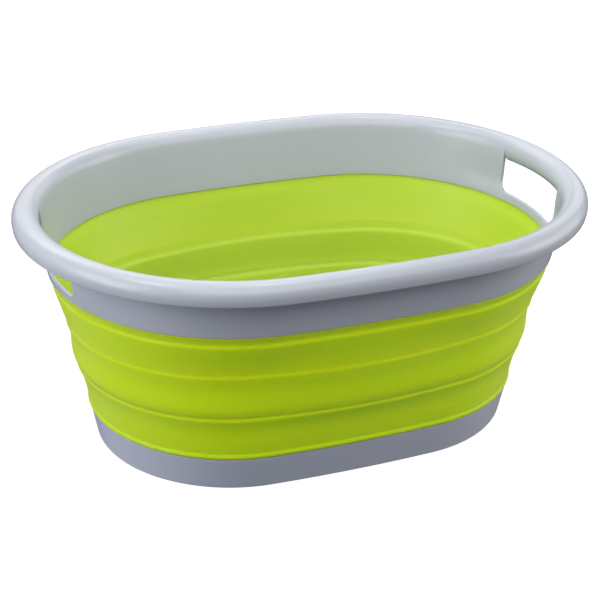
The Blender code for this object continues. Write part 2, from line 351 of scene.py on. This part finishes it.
    n = len(store)
    for i in range(n):
        c, d = store[i], store[(i + 1) % n]
        kinds = c["kind"] + d["kind"]
        if "H" in kinds:
            bridge(hook(c), hook(d))
            bridge(strip(c), strip(d))
        else:
            bridge(full(c), full(d))
        if c["kind"] == "T":
            inside = c["win"] + [c["sin"][0]]
            outside = c["wout"][:-1][::-1] + [c["sout"][-1]]
            shift = len(inside) - len(outside)
            for j in range(len(outside) - 1):
                faces.append([inside[shift + j], outside[j], outside[j + 1], inside[shift + j + 1]])
            faces.append([c["roll"][-1]] + c["cin"] + [c["cross"], outside[0]]
                         + inside[:shift + 1][::-1])
            faces.append([c["ceil"][0], c["cross"]] + c["clow"] + c["tip"] + c["cout"])

    # ribs across the channel under each grip
    for side in (1.0, -1.0):
        for q in range(13):
            y = (q - 6) * 8.0 - HOLE_SHIFT
            prof = [on_roll(LIP_R - LIP_T - 0.06, d) for d in np.linspace(172.0, -48.0, 16)]
            prof += [(19.0, 228.9), (18.4, 228.15), (14.0, 228.3), (10.5, 229.5), (6.4, 233.4),
                     (4.2, 237.0)]
            c, k, re, ph = oval_numbers(2.4)
            first = len(verts)
            for yy in (y - 0.7, y + 0.7):
                for d, z in prof:
                    rr = re - d
                    verts.append([side * (c + math.sqrt(rr * rr - yy * yy)) * MM, yy * MM, z * MM])
            m = len(prof)
            faces.append(list(range(first, first + m)))
            faces.append(list(range(first + 2 * m - 1, first + m - 1, -1)))
            for j in range(m):
                e = (j + 1) % m
                faces.append((first + j, first + e, first + m + e, first + m + j))
    return finish_mesh("rim_shell", verts, faces)


# ------------------------------------------------------------------ folding wall
SEAM_Z = 89.4                # where the wall's two meshes meet, under the middle band
G_ROWS = [(190, 2.4), (178, 2.5), (165, 4.2), (150, 7.4), (138, 9.8), (126, 9.6), (108, 8.2),
          (96, 7.2), (86, 6.4), (70, 4.4), (56, 3.0), (42, 2.8), (30, 2.8)]
SWELL_ROWS = [(190, 0.0), (177, 0.0), (160, 0.6), (138, 1.3), (108, 1.3), (86, 1.1), (66, 0.5),
              (46, 0.0), (30, 0.0)]

OUTSIDE = [
    (32.9, 187.98), (32.35, 187.75), (32.3, 187.2), (33.5, 184.4), (35.0, 181.6),
    (35.9, 180.1), (36.45, 178.95), (36.68, 178.0), (36.6, 177.0), (36.35, 176.0),
    (36.3, 174.9), (36.5, 173.5), (37.0, 171.4), (38.25, 167.2), (40.5, 160.0), (42.9, 151.9),
    (44.4, 147.0), (45.55, 143.6), (46.35, 141.2), (46.9, 139.6), (47.25, 138.4), (47.42, 137.4),
    (47.4, 136.5), (47.36, 135.6), (47.5, 134.4), (48.05, 132.2), (49.05, 129.6), (50.25, 126.0),
    (51.25, 121.6), (51.95, 116.0), (52.3, 108.7), (52.34, 107.3), (52.6, 101.0), (53.1, 97.2),
    (53.95, 94.2), (54.9, 91.8), (55.7, 89.9), (56.3, 88.5), (56.7, 87.5), (56.85, 86.7),
    (56.8, 86.0), (56.72, 85.2), (56.85, 84.2), (57.3, 82.8), (58.6, 79.8), (60.7, 74.4),
    (62.6, 68.4), (64.4, 61.0), (65.8, 54.0), (66.85, 48.2), (67.4, 45.6), (67.75, 44.3), (67.9, 43.3), (67.7, 42.3), (67.25, 41.3), (66.98, 40.3),
    (66.92, 39.4), (67.1, 38.4), (67.5, 37.6), (68.3, 37.08),
]
INSIDE = [
    (35.0, 187.98), (35.55, 187.7), (35.6, 186.8), (36.0, 184.8), (37.3, 180.8), (39.2, 174.0),
    (42.5, 162.0), (46.1, 148.0), (49.0, 137.0), (50.05, 132.8), (50.6, 130.8), (51.1, 129.4),
    (51.75, 128.2), (52.5, 127.1), (53.15, 125.9), (53.7, 124.2), (54.25, 120.0), (54.7, 114.0),
    (54.85, 108.7), (54.89, 107.3), (55.1, 101.0), (55.6, 96.0), (56.5, 92.4),
    (57.4, 89.9), (58.05, 88.3), (58.65, 87.2), (59.35, 86.2), (60.15, 85.1), (60.85, 83.7),
    (61.55, 81.6), (62.8, 77.4), (65.0, 67.6), (67.3, 57.6), (69.3, 48.5), (70.3, 43.0),
    (70.7, 39.5), (70.65, 37.6), (70.3, 37.08),
]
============
▶ **TASK STATEMENT**: Reproduce the full listing exactly.

▶ **ANSWER TO THIS TASK**:
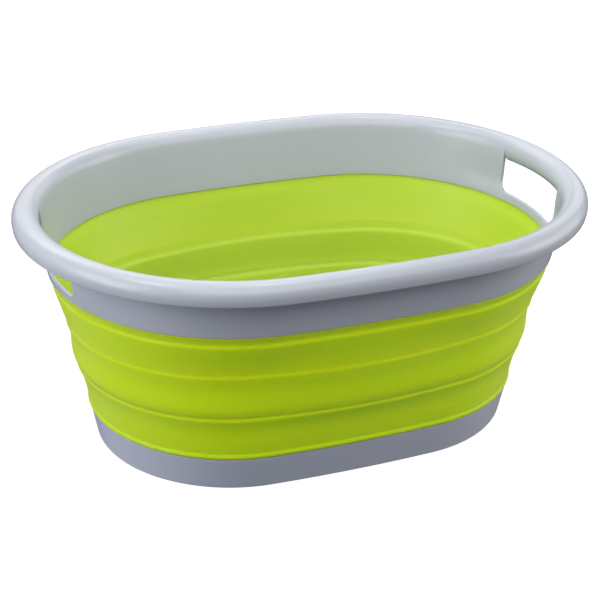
The Blender code for this object continues. Write part 2, from line 351 of scene.py on. This part finishes it.
    n = len(store)
    for i in range(n):
        c, d = store[i], store[(i + 1) % n]
        kinds = c["kind"] + d["kind"]
        if "H" in kinds:
            bridge(hook(c), hook(d))
            bridge(strip(c), strip(d))
        else:
            bridge(full(c), full(d))
        if c["kind"] == "T":
            inside = c["win"] + [c["sin"][0]]
            outside = c["wout"][:-1][::-1] + [c["sout"][-1]]
            shift = len(inside) - len(outside)
            for j in range(len(outside) - 1):
                faces.append([inside[shift + j], outside[j], outside[j + 1], inside[shift + j + 1]])
            faces.append([c["roll"][-1]] + c["cin"] + [c["cross"], outside[0]]
                         + inside[:shift + 1][::-1])
            faces.append([c["ceil"][0], c["cross"]] + c["clow"] + c["tip"] + c["cout"])

    # ribs across the channel under each grip
    for side in (1.0, -1.0):
        for q in range(13):
            y = (q - 6) * 8.0 - HOLE_SHIFT
            prof = [on_roll(LIP_R - LIP_T - 0.06, d) for d in np.linspace(172.0, -48.0, 16)]
            prof += [(19.0, 228.9), (18.4, 228.15), (14.0, 228.3), (10.5, 229.5), (6.4, 233.4),
                     (4.2, 237.0)]
            c, k, re, ph = oval_numbers(2.4)
            first = len(verts)
            for yy in (y - 0.7, y + 0.7):
                for d, z in prof:
                    rr = re - d
                    verts.append([side * (c + math.sqrt(rr * rr - yy * yy)) * MM, yy * MM, z * MM])
            m = len(prof)
            faces.append(list(range(first, first + m)))
            faces.append(list(range(first + 2 * m - 1, first + m - 1, -1)))
            for j in range(m):
                e = (j + 1) % m
                faces.append((first + j, first + e, first + m + e, first + m + j))
    return finish_mesh("rim_shell", verts, faces)


# ------------------------------------------------------------------ folding wall
SEAM_Z = 89.4                # where the wall's two meshes meet, under the middle band
G_ROWS = [(190, 2.4), (178, 2.5), (165, 4.2), (150, 7.4), (138, 9.8), (126, 9.6), (108, 8.2),
          (96, 7.2), (86, 6.4), (70, 4.4), (56, 3.0), (42, 2.8), (30, 2.8)]
SWELL_ROWS = [(190, 0.0), (177, 0.0), (160, 0.6), (138, 1.3), (108, 1.3), (86, 1.1), (66, 0.5),
              (46, 0.0), (30, 0.0)]

OUTSIDE = [
    (32.9, 187.98), (32.35, 187.75), (32.3, 187.2), (33.5, 184.4), (35.0, 181.6),
    (35.9, 180.1), (36.45, 178.95), (36.68, 178.0), (36.6, 177.0), (36.35, 176.0),
    (36.3, 174.9), (36.5, 173.5), (37.0, 171.4), (38.25, 167.2), (40.5, 160.0), (42.9, 151.9),
    (44.4, 147.0), (45.55, 143.6), (46.35, 141.2), (46.9, 139.6), (47.25, 138.4), (47.42, 137.4),
    (47.4, 136.5), (47.36, 135.6), (47.5, 134.4), (48.05, 132.2), (49.05, 129.6), (50.25, 126.0),
    (51.25, 121.6), (51.95, 116.0), (52.3, 108.7), (52.34, 107.3), (52.6, 101.0), (53.1, 97.2),
    (53.95, 94.2), (54.9, 91.8), (55.7, 89.9), (56.3, 88.5), (56.7, 87.5), (56.85, 86.7),
    (56.8, 86.0), (56.72, 85.2), (56.85, 84.2), (57.3, 82.8), (58.6, 79.8), (60.7, 74.4),
    (62.6, 68.4), (64.4, 61.0), (65.8, 54.0), (66.85, 48.2), (67.4, 45.6), (67.75, 44.3), (67.9, 43.3), (67.7, 42.3), (67.25, 41.3), (66.98, 40.3),
    (66.92, 39.4), (67.1, 38.4), (67.5, 37.6), (68.3, 37.08),
]
INSIDE = [
    (35.0, 187.98), (35.55, 187.7), (35.6, 186.8), (36.0, 184.8), (37.3, 180.8), (39.2, 174.0),
    (42.5, 162.0), (46.1, 148.0), (49.0, 137.0), (50.05, 132.8), (50.6, 130.8), (51.1, 129.4),
    (51.75, 128.2), (52.5, 127.1), (53.15, 125.9), (53.7, 124.2), (54.25, 120.0), (54.7, 114.0),
    (54.85, 108.7), (54.89, 107.3), (55.1, 101.0), (55.6, 96.0), (56.5, 92.4),
    (57.4, 89.9), (58.05, 88.3), (58.65, 87.2), (59.35, 86.2), (60.15, 85.1), (60.85, 83.7),
    (61.55, 81.6), (62.8, 77.4), (65.0, 67.6), (67.3, 57.6), (69.3, 48.5), (70.3, 43.0),
    (70.7, 39.5), (70.65, 37.6), (70.3, 37.08),
]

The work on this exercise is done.